Sarkozy's initiatives seem to be heavily influenced by the Italians, but they are by no means as clear in intention. He and members of his cabinet have spoken out against the speculators, and for defense of national sovereignty—a stance which tends to pit them against the British. And speaking before the European Parliament on Oct. 21, Sarkozy appeared to propose fixed exchange rates, a leading element of the LaRouche anti-globalization Bretton Woods plan. But there is no developed plan.

What's Wrong with This Picture?

Coverage of LaRouche's New Bretton Woods is by no means confined to the major world powers. Over the recent weeks, as the financial disintegration has accelerated, there has been extensive newspaper and radio attention paid to LaRouche's ideas in the Philippines and various nations of Ibero-America, for example.

Then, on Oct. 22, the Kuwaiti daily Awan published an article by syndicated columnist Karim al-Hazzaa counterposing the policies of Alan Greenspan to those of LaRouche. Al-Hazzaa shows what a hoaxster Greenspan is, in contrast to the physical economist LaRouche, quoting statements made by both over the years.
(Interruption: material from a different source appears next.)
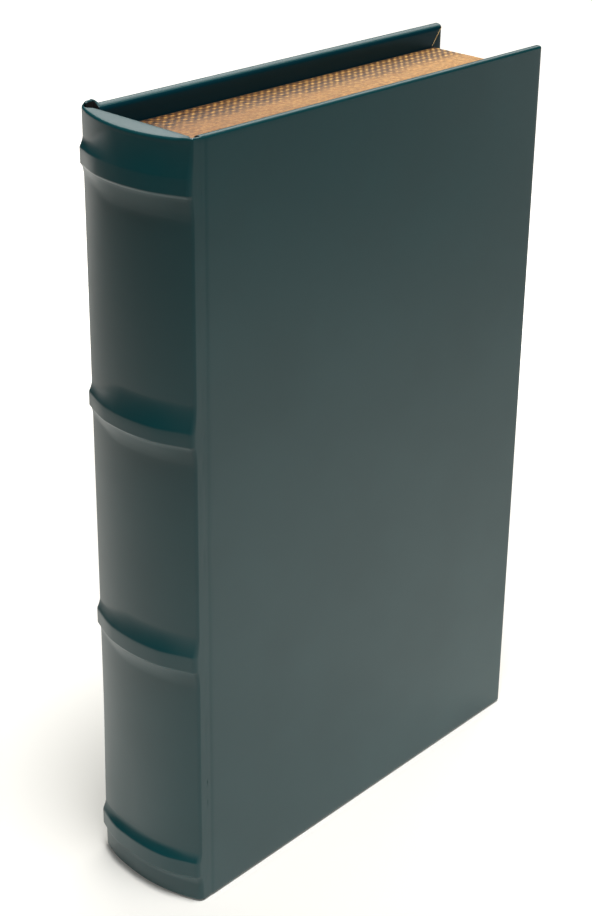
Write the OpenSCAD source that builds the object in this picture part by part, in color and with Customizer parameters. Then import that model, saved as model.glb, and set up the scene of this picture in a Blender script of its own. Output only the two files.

He states that LaRouche's New Bretton Woods solutions are the only workable ones in this crisis.

But, in the United States, which is crucial to realization of the New Bretton Woods, the British media have continued to keep a lid on LaRouche's economic record and proposals. The only straightforward coverage of LaRouche's economic forecasting record and proposed solution, in the United States, appeared, deep-down, in an Oct. 11 New York Times article about the protests against the bailout.